Tuesday, January 19, 2021

Looking into the lectionary — Mark 1

Mark 1:14-20 — January 24, 2021
3rd Sunday after Epiphany
 This week’s lectionary text from the Gospel of Mark narrates the beginning of Jesus’ public ministry and his calling of the first disciples — and it is important to set it in context. 
Jesus has just emerged from the wilderness, where he was baptized by John in the Jordan River and tempted by Satan. The wilderness was a desolate, uninhabited, liminal space, off the radar of political and religious powers that be, and thus a place to ponder and prepare for God’s commonwealth on earth. It was a place of purification, testing and reorientation or conversion toward the new world God was bringing into existence — God’s future, on the verge of breaking into the present.

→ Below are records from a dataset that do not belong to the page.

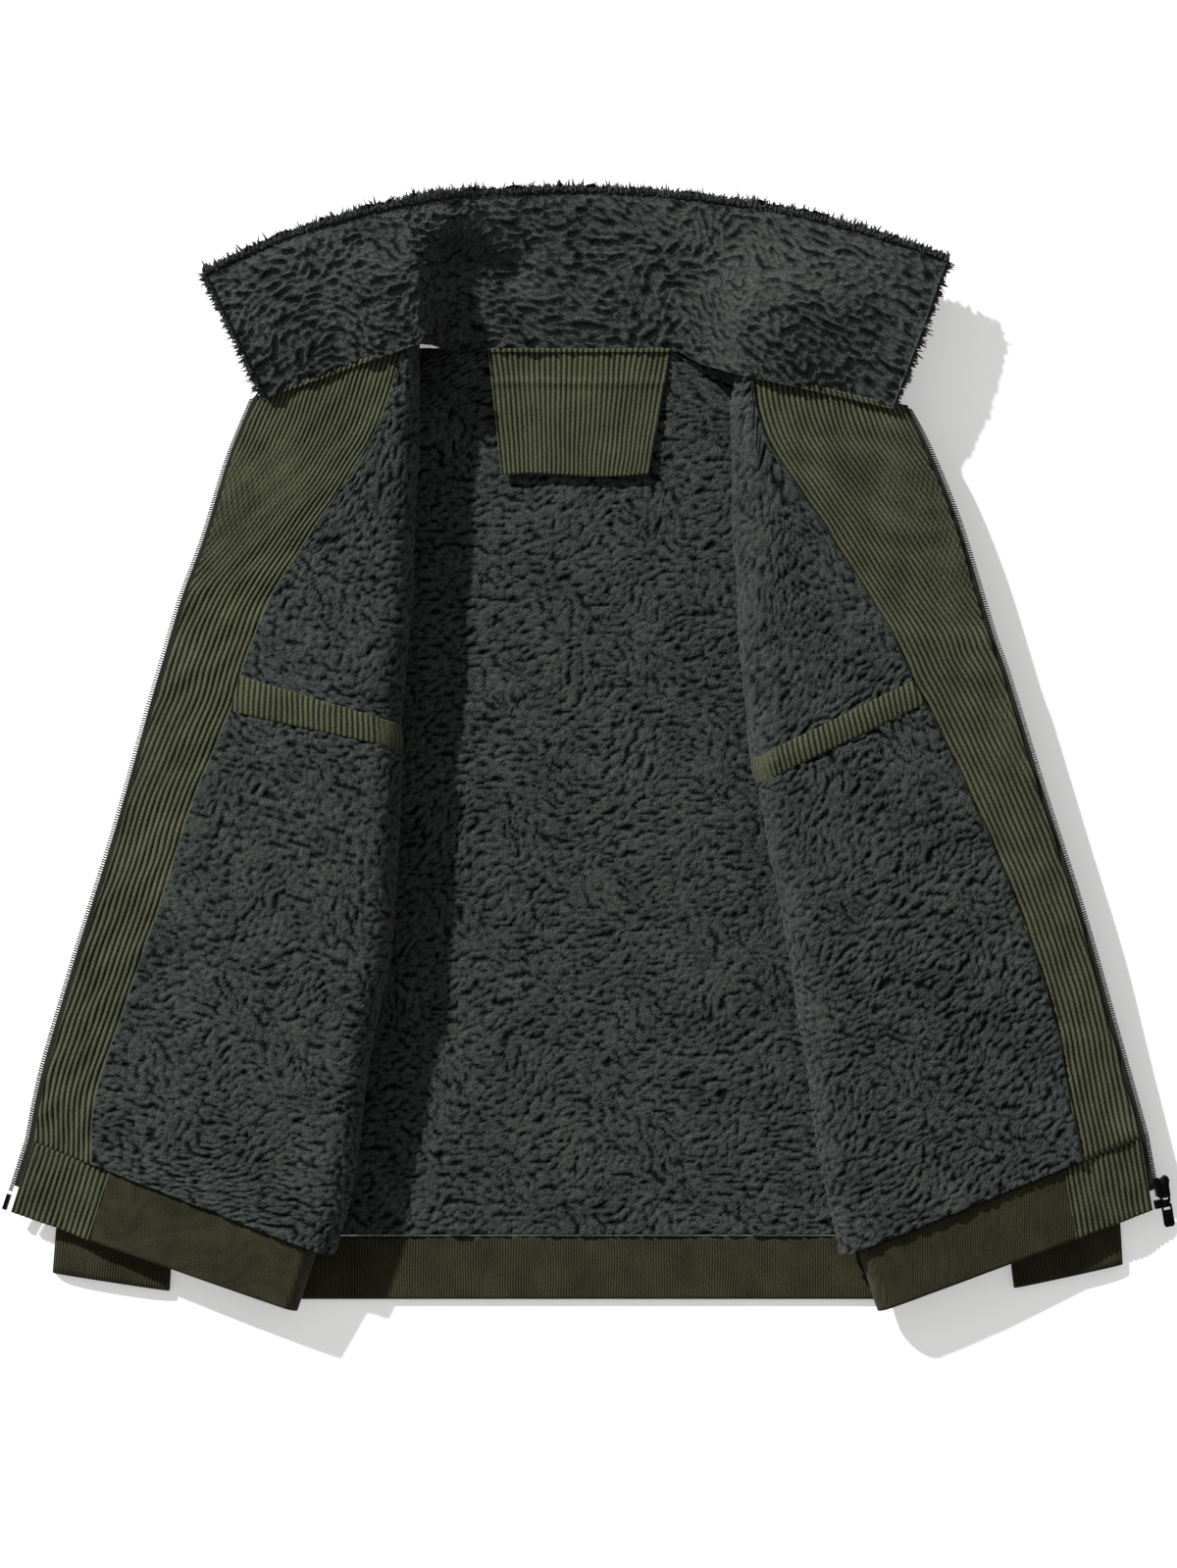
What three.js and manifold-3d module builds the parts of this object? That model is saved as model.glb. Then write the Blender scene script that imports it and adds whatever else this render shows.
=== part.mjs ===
// Corduroy jacket with a fleece lining and collar, laid on its back with both fronts turned back outwards.
// Millimetres, +Z up. The origin is on the surface it lies on, under the middle of the back.
// "left" is the -X side. Every front piece is made from one folded surface, and moved out from it.

import * as THREE from 'three';
import Module from 'manifold-3d';
import { mergeVertices } from 'three/addons/utils/BufferGeometryUtils.js';

const wasm = await Module();
wasm.setup();

// Cloth
const CLOTH = 1.6; // corduroy wall
const FLEECE = 5; // fleece lining wall
const COLLAR_FLEECE = 6;
const SEAM = 0.3; // gap between neighbouring pieces
const SKIN = SEAM / 2; // each layer's distance from the surface that it shares with the next
const RIB_BELOW = 2; // rib band, below and above that surface
const RIB_ABOVE = 2.2;
const BACK_RIB = 4.6;

// Body, laid flat
const NECK_Y = 289;
const NECK_LEFT = [-120, NECK_Y];
const NECK_CORNER = [62, NECK_Y];
const NECK_RIGHT = [103, 270];
const SHOULDER = [228, 246];
const UNDERARM = [242, 40];
const HEM = [228, -348];
const RIB_HEM = [222, -394];

// Fronts
const LOWER_REST = 2 * SEAM + CLOTH + 2 * FLEECE + SKIN; // height of the folded surface's lower layer
const RIB_REST = 9.5;
const TAPE_REACH = 7; // from the cloth's edge to the teeth's outer edge
const CHAIN_WIDTH = 3;
const CHAIN_HALF = 1.2;
const TAPE_HALF = 0.5;
const TAB_WIDTH = 66;
const TAB_ABOVE = 1.9;
const WELT_THICK = 4;
const DROP_POWER = 1.6; // how evenly a front falls from its fold to its zip

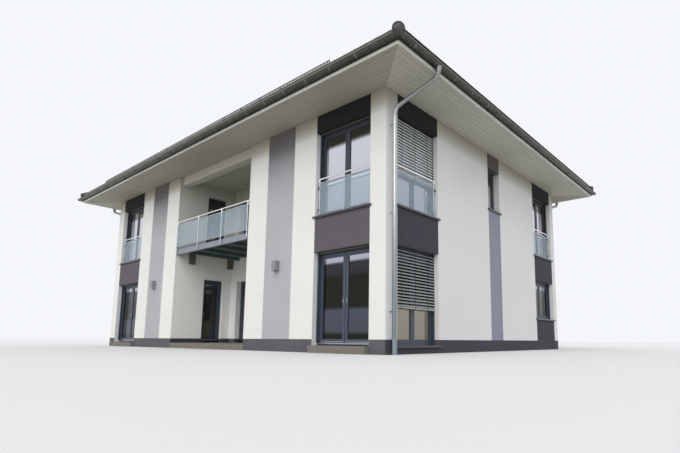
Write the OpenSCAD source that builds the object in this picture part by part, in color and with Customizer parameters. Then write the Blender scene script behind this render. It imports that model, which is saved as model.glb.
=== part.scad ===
// Detached two-storey house with corner bays, a recessed loggia and a hipped roof.
// Millimetres, +Z up. Origin: middle of the plan at ground level, front facade towards -Y.

/* [Front and rear facade] */
// Width of the corner piers on the front and rear facade
front_pier = 460; // [380:5:700]
// Width of the corner bays on the front and rear facade
front_bay = 1805; // [1500:5:2200]
// Width of each white wall field beside a grey stripe
front_field = 845; // [600:5:1200]
// Width of the grey render stripes
front_stripe = 1130; // [700:5:1500]
// Width of the loggia between its side walls
loggia_width = 4210; // [3900:5:5200]
// Depth of the loggia behind the front wall face
loggia_depth = 2190; // [2100:5:2600]

/* [Side facades] */
// Pier between the front corner and the front side bay
side_pier_front = 400; // [380:5:600]
// Pier between the rear side bay and the rear corner
side_pier_rear = 330; // [320:5:600]
// Width of the two bays on each side facade
side_bay = 1650; // [1400:5:2000]
// White wall field behind the front side bay
side_field_front = 2740; // [2200:5:3400]
// White wall field before the rear side bay
side_field_rear = 2630; // [2200:5:3400]
// Width of the narrow window and its stripe
narrow_bay = 750; // [600:5:1000]

/* [Levels] */
// Top of the dark plinth band above ground
plinth_top = 315; // [280:5:450]
// Ground floor level above ground
ground_floor_top = 170; // [120:5:200]
// Underside of the dark panels between the storeys
storey_panel_bottom = 2410; // [2300:5:2600]
// Top of the dark panels between the storeys
storey_panel_top = 3285; // [3150:5:3500]
// Underside of the eaves and top of the walls
soffit_level = 5915; // [5850:5:6300]
// Height of the blind boxes of the upper storey
blind_box_height = 455; // [300:5:600]
// Sill level of the short windows on the ground floor
short_sill = 1060; // [800:5:1300]
// Sill level of the narrow windows
narrow_sill = 4180; // [3900:5:4400]

/* [Walls and floors] */
// Thickness of the outer walls
wall_thickness = 365; // [300:5:450]
// Thickness of the loggia side walls
loggia_wall_thickness = 240; // [200:5:300]
// Thickness of the upper floor
upper_floor_thickness = 260; // [180:5:350]
// Step from the upper floor up to the window sills
upper_floor_drop = 55; // [20:5:120]
// Thickness of the slab over the upper storey
ceiling_thickness = 200; // [150:5:260]

/* [Roof] */
// Eaves overhang on the front and rear
eaves_front = 1045; // [800:5:1300]
// Eaves overhang on the two sides
eaves_side = 1140; // [800:5:1400]
// Pitch of the roof slopes in degrees
roof_pitch = 22; // [15:1:30]
// Thickness of the roof slopes, measured upright
roof_thickness = 260; // [180:5:320]
// Thickness of the soffit boarding
soffit_thickness = 20; // [15:1:40]
// Thickness of the fascia boards
fascia_thickness = 25; // [18:1:40]
// Height of the fascia boards
fascia_height = 55; // [50:5:160]
// Radius of the round hip and ridge caps
cap_radius = 128; // [100:2:150]
// Height of the cap axes above the roof slopes
cap_lift = 5; // [0:5:90]
// Distance of the hip cap ends past the roof edges, in plan
cap_overhang = 30; // [20:5:70]
// Width of the wall plates that carry the roof slopes
wall_plate_width = 160; // [120:10:240]
// Height of the snow guards above the slope
guard_height = 170; // [140:5:300]
// Distance of the snow guards from the roof edge, in plan
guard_in = 130; // [80:5:400]
// Distance of the snow guard ends from the roof corners
guard_end = 2035; // [600:5:3000]
// Radius of the snow guard pipes
guard_pipe = 14; // [10:1:20]
// Number of brackets on each snow guard
guard_brackets = 16; // [8:1:24]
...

As Jesus comes up out of the wilderness, Mark narrates significant developments at a fast clip, though it is worth pausing to register their import. Three emphases in particular are crucial and should not be given short shrift. First, Mark reports that John was “arrested” or “handed over” (1:14), an ominous note. John had appeared in liminal wilderness space, preaching a baptism of repentance for forgiveness of sins, and people from “the whole Judean countryside” and “all” Jerusalem were streaming out to the banks of the Jordan to be baptized by him, confessing their sins (1:5). John’s ministry challenged the principalities and powers of his day by calling people to reorient their lives to divine power and purposes, and he pays the consequences. Now Jesus emerges from that same wilderness proclaiming that the “kingdom” or “reign” of God has drawn near, and like John before him, urging repentance and reorientation of human lives toward divine power and purposes. Thus, even as Jesus’ public ministry begins, we can anticipate the outcome: his own arrest and crucifixion. Moreover, he will charge his own disciples to pick up their cross and follow (8:34), which is not an admonition to submit to political and religious oppression, but just the opposite. Like Jesus and John before him, they are to name and resist savage forces at work in the world, reorienting their lives in service to the world’s true Lord, despite consequences. In Mark’s Gospel, resisting oppressive powers that be is an essential part of discipleship.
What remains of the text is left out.